- [Aim]: Restate word for word the lines beginning at the one that contains "CORD_TOP = FLOWER.matrix_world" and ending at the one that contains "obj.parent = empty"; include both and nothing else.

- [Given information]:
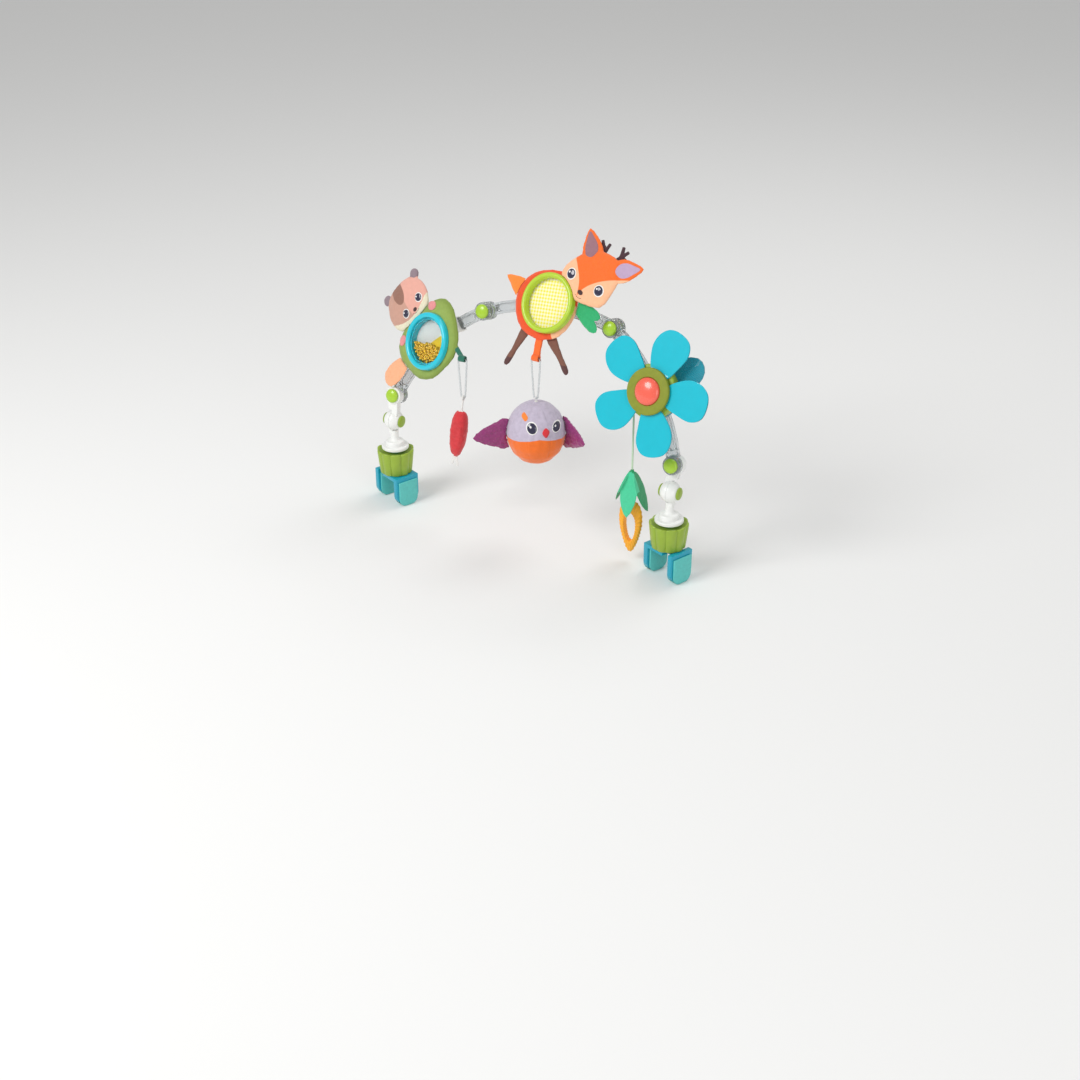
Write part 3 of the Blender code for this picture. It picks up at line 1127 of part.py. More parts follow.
def eye_lug():
    """A square lug on the case's edge, upright in the world, that the cord is moulded into."""
    middle = FLOWER.matrix_world @ LUG_MIDDLE
    half = LUG_SIZE / 2
    inward = FLOWER.matrix_world @ Vector((CENTRE[0] + CASE_BORE * cos(CARROT_ANCHOR_TURN),
                                           CENTRE[1] + CASE_BORE * sin(CARROT_ANCHOR_TURN), LUG_MIDDLE.z))
    block_shape = block(middle - Vector((half, half, half)), middle + Vector((half, half, half)))
    arm = ribbon(inward, middle, LUG_SIZE * 0.9, LUG_SIZE * 0.7)
    trimmed = combined(in_world(block_shape, FLOWER), joins=(in_world(arm, FLOWER),),
                       cuts=(disc(CASE_BORE, 0, CASE_SPLIT * 2, CENTRE),))
    return trimmed


def battery_door():
    low = CASE_BACK
    plate = block((-DOOR_HALF_WIDTH + GAP, DOOR_LOW + GAP, low),
                  (DOOR_HALF_WIDTH - GAP, DOOR_HIGH - GAP, low + CASE_WALL))
    bore = disc(SCREW_SHANK_RADIUS + GAP, 0, low + OVERRUN, (0, SCREW_RISE), 12)
    sink = disc(SCREW_HEAD_RADIUS + GAP, 0, low + SCREW_HEAD_HEIGHT + GAP, (0, SCREW_RISE), 12)
    return combined(plate, cuts=(bore, sink))


def door_screw():
    low = CASE_BACK
    profile = ((0, low), (SCREW_HEAD_RADIUS, low), (SCREW_HEAD_RADIUS, low + SCREW_HEAD_HEIGHT),
               (SCREW_SHANK_RADIUS, low + SCREW_HEAD_HEIGHT), (SCREW_SHANK_RADIUS, low + SCREW_LENGTH),
               (0, low + SCREW_LENGTH))
    return turned(profile, 12)


def cell():
    low = CASE_BACK + CASE_WALL + GAP
    return turned(((0, low), (CELL_RADIUS - GAP, low), (CELL_RADIUS, low + GAP),
                   (CELL_RADIUS, low + CELL_HEIGHT), (0, low + CELL_HEIGHT)), 16)


def speaker():
    low = CASE_BACK + CASE_WALL + GAP
    return turned(((0, low), (SPEAKER_RADIUS, low), (SPEAKER_RADIUS, low + SPEAKER_DEPTH / 2),
                   (SPEAKER_RADIUS * 0.7, low + SPEAKER_DEPTH), (0, low + SPEAKER_DEPTH)), 16)


BOARD_BACK = CASE_BACK + CASE_WALL + GAP * 2 + CELL_HEIGHT

piece("flower_petals", flower_petals(), FLOWER, TURQUOISE, (*CENTRE, 0))
piece("flower_bezel", flower_bezel(), FLOWER, DEEP_OLIVE, (*CENTRE, 0))
piece("music_button", music_button(), FLOWER, CORAL, (*CENTRE, 0))
piece("case_front", case_front(), FLOWER, OLIVE, (*CENTRE, 0))
piece("case_rear", case_rear(), FLOWER, TURQUOISE)
piece("battery_door", battery_door(), FLOWER, TURQUOISE, (*CENTRE, 0))
piece("door_screw", door_screw(), FLOWER, STEEL, (CENTRE[0], CENTRE[1] + SCREW_RISE, 0))
for cell_name, side in (("cell_1", -1), ("cell_2", 1)):
    piece(cell_name, cell(), FLOWER, STEEL, (CENTRE[0] + side * CELL_SPREAD, CENTRE[1] + CELL_RISE, 0))
piece("speaker", speaker(), FLOWER, BLACK, (CENTRE[0], CENTRE[1] - SPEAKER_DROP, 0))
board = disc(BOARD_RADIUS, BOARD_BACK, BOARD_BACK + BOARD_THICKNESS, steps=24)
piece("circuit_board", board, FLOWER, BOARD_GREEN, (*CENTRE, 0))


# The hanging toys, drawn in world axes from the pivots that carry them
def hanger():
    """A tapered clear clip: a closed bar round the tab above and the toy's loop below."""
    top = HANGER_TOP_WIDTH / 2 - CLIP_BAR_RADIUS
    foot = HANGER_FOOT_WIDTH / 2 - CLIP_BAR_RADIUS
    length = HANGER_LENGTH
    bend = CLIP_BAR_RADIUS * 1.4
    side = [(top - bend, 0), (top - bend * 0.25, -bend * 0.3), (top, -bend),
            (top * 0.78 + foot * 0.22, -length * 0.3), (top * 0.3 + foot * 0.7, -length * 0.7),
            (foot, -length + foot), (foot * 0.7, -length + foot * 0.3)]
    path = [(x, 0, z) for x, z in side] + [(0, 0, -length)] + [(-x, 0, z) for x, z in reversed(side)]
    return tube_along(path, [CLIP_BAR_RADIUS] * len(path), 8, closed=True)


def toy_loop(stretch):
    """The cord loop on a hanging toy: an eye round the clip's foot and a stem down to the toy."""
    ring = eye_ring((0, 0, 0), LOOP_EYE_RADIUS, LOOP_WALL, LOOP_WIDTH)
    stem = ribbon(Vector((0, 0, -LOOP_EYE_RADIUS - LOOP_WALL / 2)), Vector((0, 0, -stretch)),
                  LOOP_WIDTH * 0.9, LOOP_WALL * 1.4)
    return [ring, stem]


RADISH_SHARES = mirrored(((0, 0.5), (0.26, 0.48), (0.46, 0.32), (0.5, 0.05), (0.44, -0.24), (0.24, -0.46),
                          (0, -0.5)))
WING_SHARES = ((0, 0.5), (0.35, 0.42), (0.72, 0.22), (1, -0.06), (0.7, -0.3), (0.36, -0.44), (0, -0.5))
LEAF_SHARES = ((0, -0.04), (0.3, -0.16), (0.5, -0.42), (0.44, -0.72), (0.1, -1), (-0.3, -0.8), (-0.48, -0.48),
               (-0.3, -0.16))
CARROT_SHARES = mirrored(((0, 0.5), (0.3, 0.47), (0.48, 0.3), (0.5, 0.05), (0.36, -0.22), (0.16, -0.44),
                          (0, -0.5)))
CARROT_HOLE_SHARES = mirrored(((0, 0.5), (0.42, 0.34), (0.5, 0), (0.3, -0.36), (0, -0.5)))


def radish():
    """The padded red pod, with the two ends of its white root ribbon below."""
    drop = LOOP_EYE_RADIUS + RADISH_CORD
    outline = smooth_outline(scaled(RADISH_SHARES, RADISH_WIDTH, RADISH_LENGTH), 2)
    rise = RADISH_THICKNESS / 2 - SEAM_EDGE / 2
    pod = moved(stuffed(outline, rise, rise), turn=(pi / 2, 0, 0), place=(0, 0, -drop - RADISH_LENGTH / 2))
    foot = Vector((0, 0, -drop - RADISH_LENGTH * 0.94))
    tips = [foot + Vector((side * RADISH_ROOT_WIDTH * 1.2, 0, -RADISH_ROOT_LENGTH)) for side in (-1, 1)]
    tails = [ribbon(foot, tip, RADISH_ROOT_WIDTH, LOOP_WALL) for tip in tips]
    loop, stem = toy_loop(drop + RADISH_LENGTH * 0.06)
    swayed = moved(combined(pod, joins=[stem, *tails]), turn=(0, RADISH_SWAY, 0))
    return combined(swayed, joins=(loop,))


def owl_ball(grow=0):
    steps = 10
    half = OWL_HEIGHT / 2 + grow
    round_side = [((OWL_RADIUS + grow) * sin(pi * k / steps), -half * cos(pi * k / steps))
                  for k in range(1, steps)]
    return turned([(0, -half), *round_side, (0, half)], 20)


OWL_DROP = LOOP_EYE_RADIUS + LOOP_WALL + OWL_HEIGHT / 2 + GAP


def owl_body():
    return combined(moved(owl_ball(), place=(0, 0, -OWL_DROP)), joins=toy_loop(OWL_DROP - OWL_HEIGHT * 0.45))


def owl_wing(side):
    outline = smooth_outline([(side * WING_LENGTH * x, WING_WIDTH * y) for x, y in WING_SHARES], 2)
    wing = stuffed(outline, CROWN / 2, CROWN / 2, shares=FLAT_SHARES)
    sweep = LEFT_WING_SWEEP if side < 0 else RIGHT_WING_SWEEP
    wing = moved(wing, turn=(pi / 2, 0, sweep), place=(side * OWL_RADIUS * 0.9, 0, -OWL_DROP))
    wing = combined(wing, cuts=(moved(owl_ball(GAP), place=(0, 0, -OWL_DROP)),))
    return moved(wing, turn=(0, 0, OWL_TURN))


LEAF_SETTINGS = ((0, radians(14), 1), (radians(95), radians(20), 0.95), (radians(-85), radians(22), 0.8))


def carrot_leaves():
    """Felt leaves round a short stem, sewn over the carrot's shoulder."""
    stem_foot = -LEAF_SPRIG_LENGTH * 0.7
    stem = turned(((0, stem_foot), (LOOP_EYE_RADIUS, stem_foot), (LOOP_EYE_RADIUS, 0), (0, 0)), 12)
    leaves = []
    for spin, lean, share in LEAF_SETTINGS:
        outline = smooth_outline(scaled(LEAF_SHARES, LEAF_SPRIG_WIDTH, LEAF_SPRIG_LENGTH * share), 2)
        blade = stuffed(outline, SEAM_EDGE / 4, SEAM_EDGE / 4, centre=(0, -LEAF_SPRIG_LENGTH * share / 2),
                        shares=FLAT_SHARES)
        blade = moved(blade, turn=(pi / 2 - lean, 0, 0), place=(0, -LOOP_EYE_RADIUS * 0.8, 0))
        leaves.append(moved(blade, turn=(0, 0, spin)))
    return combined(stem, joins=leaves)


def carrot_ring():
    """The ribbed amber teether: a carrot with a long hole through it."""
    outline = smooth_outline(scaled(CARROT_SHARES, CARROT_RING_WIDTH, CARROT_RING_LENGTH), 2)
    body = stuffed(outline, CARROT_BAR_RADIUS, CARROT_BAR_RADIUS)
    hole = slab(smooth_outline(scaled(CARROT_HOLE_SHARES, CARROT_RING_WIDTH - CARROT_BAR_WIDTH * 2,
                                      CARROT_RING_LENGTH - CARROT_BAR_WIDTH * 4), 2), -OVERRUN, OVERRUN)
    drop = LEAF_SPRIG_LENGTH * 0.7 + GAP + CARROT_RING_LENGTH / 2
    return moved(combined(body, cuts=(hole,)), turn=(pi / 2, 0, 0), place=(0, 0, -drop))


for toy, pivot in (("radish", BEAR_TAB_PIVOT), ("owl", DEER_TAB_PIVOT)):
    clip_frame = frame(toy + "_clip_frame", None, pivot)
    toy_frame_here = frame(toy + "_frame", clip_frame, (0, 0, -HANGER_LENGTH))
    piece(toy + "_clip", hanger(), clip_frame, CLEAR)
    if toy == "radish":
        piece("radish_body", radish(), toy_frame_here, RED)
    else:
        piece("owl_body", owl_body(), toy_frame_here, GREY)
        piece("owl_left_wing", owl_wing(-1), toy_frame_here, MAGENTA)
        piece("owl_right_wing", owl_wing(1), toy_frame_here, MAGENTA)

CORD_TOP = FLOWER.matrix_world @ LUG_MIDDLE - Vector((0, 0, LUG_SIZE / 2 + GAP * 2))
CARROT_HANG = frame("carrot_frame", None, CORD_TOP)


def carrot_string():
    count = ceil(CARROT_CORD_LENGTH / (CARROT_CORD_RADIUS * 5))
    curve = bpy.data.curves.new("carrot_string", "CURVE")
    curve.dimensions = "3D"
    curve.bevel_depth = CARROT_CORD_RADIUS
    curve.bevel_resolution = 2
    curve.use_fill_caps = True
    spline = curve.splines.new("POLY")
    spline.points.add(count)
    for index, point in enumerate(spline.points):
        point.co = (0, 0, -CARROT_CORD_LENGTH * index / count, 1)
    curve.materials.append(MINT_CORD)
    made = bpy.data.objects.new("carrot_string", curve)
    bpy.context.scene.collection.objects.link(made)
    made.parent = CARROT_HANG


carrot_string()
CARROT = frame("carrot_toy_frame", CARROT_HANG, (0, 0, -CARROT_CORD_LENGTH - GAP))
piece("carrot_leaves", carrot_leaves(), CARROT, LEAF_GREEN)
piece("carrot_ring", carrot_ring(), CARROT, AMBER)
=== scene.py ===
# A musical toy arch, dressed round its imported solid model. Three clear links between two screw
# clamps carry a bear rattle, a deer and a music flower.
import bpy
import bmesh
import json
import random
from math import acos, asin, cos, pi, radians, sin
from mathutils import Euler, Matrix, Vector
from mathutils.bvhtree import BVHTree
from mathutils.noise import noise as ripple


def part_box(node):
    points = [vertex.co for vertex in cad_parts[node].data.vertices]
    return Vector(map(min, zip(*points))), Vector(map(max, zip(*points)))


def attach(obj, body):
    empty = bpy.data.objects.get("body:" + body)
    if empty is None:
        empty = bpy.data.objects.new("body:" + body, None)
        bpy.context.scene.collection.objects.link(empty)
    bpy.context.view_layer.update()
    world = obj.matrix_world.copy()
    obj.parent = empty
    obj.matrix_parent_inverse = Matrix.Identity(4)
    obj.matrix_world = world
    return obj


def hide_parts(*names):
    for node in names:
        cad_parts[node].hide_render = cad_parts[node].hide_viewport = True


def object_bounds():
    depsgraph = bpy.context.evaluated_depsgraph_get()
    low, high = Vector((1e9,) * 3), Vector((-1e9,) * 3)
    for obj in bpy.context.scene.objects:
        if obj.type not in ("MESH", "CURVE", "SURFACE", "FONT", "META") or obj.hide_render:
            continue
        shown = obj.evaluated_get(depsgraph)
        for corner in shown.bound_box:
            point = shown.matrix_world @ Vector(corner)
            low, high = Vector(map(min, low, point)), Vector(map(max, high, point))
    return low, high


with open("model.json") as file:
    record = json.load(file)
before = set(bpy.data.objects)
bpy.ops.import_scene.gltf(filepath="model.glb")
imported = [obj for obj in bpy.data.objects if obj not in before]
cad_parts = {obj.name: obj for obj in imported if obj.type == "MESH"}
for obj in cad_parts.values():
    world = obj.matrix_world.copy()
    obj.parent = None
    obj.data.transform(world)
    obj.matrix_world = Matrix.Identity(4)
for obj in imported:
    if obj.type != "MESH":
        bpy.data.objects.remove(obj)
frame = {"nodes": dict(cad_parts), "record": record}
CAD_BOX = [list(corner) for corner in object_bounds()]


# The set: a pale seamless floor at the height of the clamps' tips, lit by three large soft
# lamps, with the camera above and to the right of the front, at the photograph's angle.
MM = 0.001
SET_MIDDLE = Vector((-0.175, 0.01, 0.15))
SOFTBOXES = (("key_softbox", (-0.9, -1.5, 1.5), 1.1, 25), ("fill_softbox", (1.5, -1.2, 0.7), 1.2, 7),
             ("top_softbox", (0.1, 1.0, 1.7), 1.0, 8))
WORLD_STRENGTH = 0.52
FLOOR_REACH = 6.0
FLOOR_GAP = 0.1 * MM
FLOOR_GREY = (0.86, 0.86, 0.85, 1.0)
FLOOR_ROUGHNESS = 0.9
VIEW_AZIMUTH = radians(31.0)
VIEW_ELEVATION = radians(28.5)
VIEW_DISTANCE = 1.85
VIEW_AIM = Vector((-0.156, -0.004, -0.030))
VIEW_LENS = 55.5
scene = bpy.context.scene


def in_scene(name, data):
    """An object for this data, linked to the scene."""
    made = bpy.data.objects.new(name, data)
    scene.collection.objects.link(made)
    return made


def mesh_from(name, shape):
    """A new mesh that takes over a bmesh's shape."""
    mesh = bpy.data.meshes.new(name)
    shape.to_mesh(mesh)
    shape.free()
    return mesh


def shader_of(made):
    """The surface shader of a material."""
    return made.node_tree.nodes["Principled BSDF"]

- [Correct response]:
CORD_TOP = FLOWER.matrix_world @ LUG_MIDDLE - Vector((0, 0, LUG_SIZE / 2 + GAP * 2))
CARROT_HANG = frame("carrot_frame", None, CORD_TOP)


def carrot_string():
    count = ceil(CARROT_CORD_LENGTH / (CARROT_CORD_RADIUS * 5))
    curve = bpy.data.curves.new("carrot_string", "CURVE")
    curve.dimensions = "3D"
    curve.bevel_depth = CARROT_CORD_RADIUS
    curve.bevel_resolution = 2
    curve.use_fill_caps = True
    spline = curve.splines.new("POLY")
    spline.points.add(count)
    for index, point in enumerate(spline.points):
        point.co = (0, 0, -CARROT_CORD_LENGTH * index / count, 1)
    curve.materials.append(MINT_CORD)
    made = bpy.data.objects.new("carrot_string", curve)
    bpy.context.scene.collection.objects.link(made)
    made.parent = CARROT_HANG


carrot_string()
CARROT = frame("carrot_toy_frame", CARROT_HANG, (0, 0, -CARROT_CORD_LENGTH - GAP))
piece("carrot_leaves", carrot_leaves(), CARROT, LEAF_GREEN)
piece("carrot_ring", carrot_ring(), CARROT, AMBER)
=== scene.py ===
# A musical toy arch, dressed round its imported solid model. Three clear links between two screw
# clamps carry a bear rattle, a deer and a music flower.
import bpy
import bmesh
import json
import random
from math import acos, asin, cos, pi, radians, sin
from mathutils import Euler, Matrix, Vector
from mathutils.bvhtree import BVHTree
from mathutils.noise import noise as ripple


def part_box(node):
    points = [vertex.co for vertex in cad_parts[node].data.vertices]
    return Vector(map(min, zip(*points))), Vector(map(max, zip(*points)))


def attach(obj, body):
    empty = bpy.data.objects.get("body:" + body)
    if empty is None:
        empty = bpy.data.objects.new("body:" + body, None)
        bpy.context.scene.collection.objects.link(empty)
    bpy.context.view_layer.update()
    world = obj.matrix_world.copy()
    obj.parent = empty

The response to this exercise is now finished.